Four months later, as his former team gets ready for the 2019 regular season, Anderson says he’s still having a hard time getting back to himself and still dealing with things that are, as he says, “unpleasant at times.”
“It was a hard decision,” he said of retiring. “But the right one.”
That decision led the Bills to have to find another quarterback to add to the room, and another veteran mentor for Allen. They signed the University at Buffalo’s Tyree Jackson after the draft, and hired Ken Dorsey to be the team’s new quarterback coach, taking over for David Culley, who left for the Baltimore Ravens.
Anderson knows Dorsey well.
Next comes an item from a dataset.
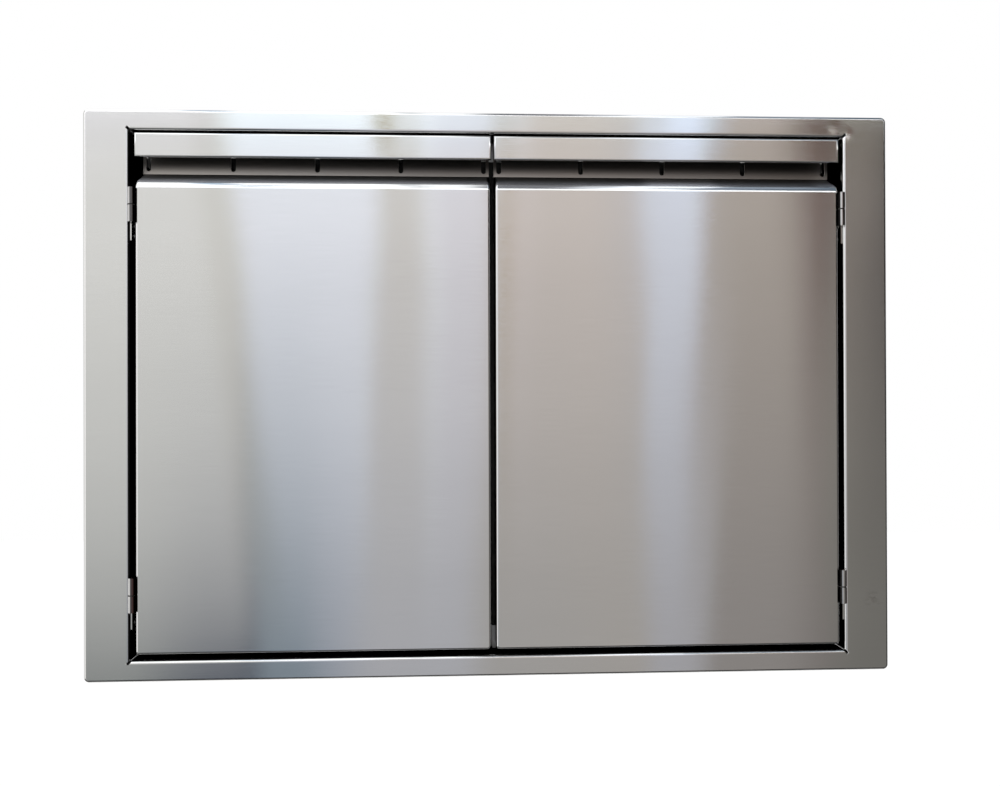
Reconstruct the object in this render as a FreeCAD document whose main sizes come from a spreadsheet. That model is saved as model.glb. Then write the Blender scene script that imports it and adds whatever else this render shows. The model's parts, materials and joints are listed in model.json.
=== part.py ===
import FreeCAD, Part
import math
import os
import re
import Sketcher

# Double access door for an outdoor kitchen island, folded from stainless sheet, in millimetres.
# The origin is the middle of the opening, in the plane of the island's wall.
# X runs to the right, Y into the island and Z up.

SIZES = {
    # face frame: one folded sheet, with a sleeve that goes into the wall
    "face_wide": 762.0,
    "face_tall": 533.4,
    "face_proud": 10.0,
    "face_corner": 5.0,
    "frame_sheet": 1.5,
    "frame_bend": 3.0,
    "stile_wide": 43.0,
    "rail_tall": 19.7,
    "sleeve_deep": 70.0,
    "notch_wide": 2.6,
    "notch_reach": 4.6,
    "notch_deep": 6.0,
    "slit_wide": 0.8,
    "slit_reach": 3.0,
    # screw holes through the sleeve, for fixing it in the wall
    "fixing_radius": 2.5,
    "fixing_rise": 240.0,
    "fixing_spread": 28.0,
    "fixing_deep": 44.0,
    # corner angles at the back of the sleeve
    "angle_leg": 22.0,
    "angle_long": 30.0,
    "angle_inset": 2.0,
    "angle_sheet": 1.5,
    "angle_rivet_pitch": 15.0,
    # gaps round the closed doors
    "top_gap": 2.0,
    "bottom_gap": 5.7,
    "side_gap": 4.8,
    "centre_gap": 4.8,
    "strip_side_gap": 3.9,
    "strip_centre_gap": 2.2,
    # door
    "door_deep": 30.2,
    "skin_sheet": 1.2,
    "skin_bend": 2.5,
    "skin_corner": 3.2,
    "liner_sheet": 1.0,
    "liner_flange": 22.0,
    "liner_bend": 1.5,
    "slope_bend": 9.0,
    "slope_front_drop": 46.3,
    "slope_back_drop": 34.0,
    "slope_ledge": 2.0,
    # handle channel over the top of a door
    "strip_tall": 23.0,
    "strip_lip": 2.8,
    "strip_bend": 2.0,
    "plate_drop": 33.6,
    "plate_inset": 1.3,
    "slot_radius": 2.35,
    "slot_long": 22.0,
    "slot_rise": 2.8,
    "slot_edge": 5.0,
    "slot_count": 5,
    "window_margin": 1.5,
    # stiffener inside a door
    "stiffener_wide": 60.0,
    "stiffener_end": 12.0,
    # lift-off hinges
    "pin_proud": 1.8,
    "pin_radius": 2.0,
    "pin_clearance": 0.05,
    "pin_short": 1.0,
    "pin_nose": 0.8,
    "knuckle_radius": 3.6,
    "knuckle_long": 15.4,
    "washer_radius": 2.8,
    "washer_thick": 1.1,
    "washer_clearance": 0.1,
    "leaf_sheet": 1.2,
    "leaf_deep": 24.0,
    "leaf_drop": 16.5,
    "leaf_relief": 0.8,
    "upper_hinge_drop": 68.0,
    "lower_hinge_rise": 55.8,
    # rivets
    "rivet_radius": 1.6,
    "rivet_head_radius": 3.1,
    "rivet_head": 0.9,
    "rivet_dome": 0.72,
    "rivet_tail_radius": 2.4,
    "rivet_tail": 1.6,
    "rivet_tip": 0.64,
    "hinge_rivet_deep": 16.0,
    "hinge_rivet_pitch": 16.0,
    "frame_rivet_drop": 17.5,
    "frame_rivet_pitch": 10.0,
    # magnetic catch at the bottom and stop at the top, both in the middle
    "catch_wide": 66.0,
    "catch_tall": 22.0,
    "catch_foot": 24.0,
    "catch_web": 3.2,
    "catch_web_reach": 4.0,
    "catch_web_offset": 1.6,
    "catch_rivet_spread": 44.0,
    "bracket_sheet": 1.5,
    "bracket_bend": 2.4,
    "bracket_bend_inside": 0.9,
    "foot_rivet_share": 0.6,
    "magnet_radius": 6.0,
    "magnet_thick": 4.5,
    "magnet_edge": 0.42,
    "magnet_gap": 0.3,
    "magnet_spread": 44.0,
    "magnet_rise": 14.0,
    "screw_radius": 1.5,
    "screw_head_radius": 2.8,
    "screw_head": 1.8,
    "screw_edge": 0.6,
    "nut_radius": 2.9,
    "nut_thick": 2.4,
    "strike_wide": 34.0,
    "strike_tall": 12.0,
    "strike_thick": 1.2,
    "strike_corner": 1.8,
    "strike_rivet_pitch": 26.0,
    "buffer_wide": 90.0,
    "buffer_tall": 20.0,
    "buffer_foot": 20.0,
    "buffer_rivet_spread": 60.0,
    "bumper_radius": 5.0,
    "bumper_thick": 3.0,
    "bumper_crown": 1.0,
    "bumper_gap": 0.3,
    "bumper_spread": 66.0,
    "bumper_drop": 11.0,
    # smallest gap left round a solid that passes another
    "running_gap": 0.3,
}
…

The two were teammates on the Cleveland Browns from 2006 to 2008. Then Dorsey was his quarterback coach in Carolina from 2013 to 2017. Anderson says Dorsey will be great for Allen and that “he won’t settle for average or worse.”
Anderson can feel good that he had a little something to do with Allen’s progress Orlovsky pointed out in the video. Some will always recognize that he was responsible for a part of Allen’s early development. But as years go on, most won’t. But that’s not what’s most important to Anderson when it comes to how he wants his 13-year career to be remembered.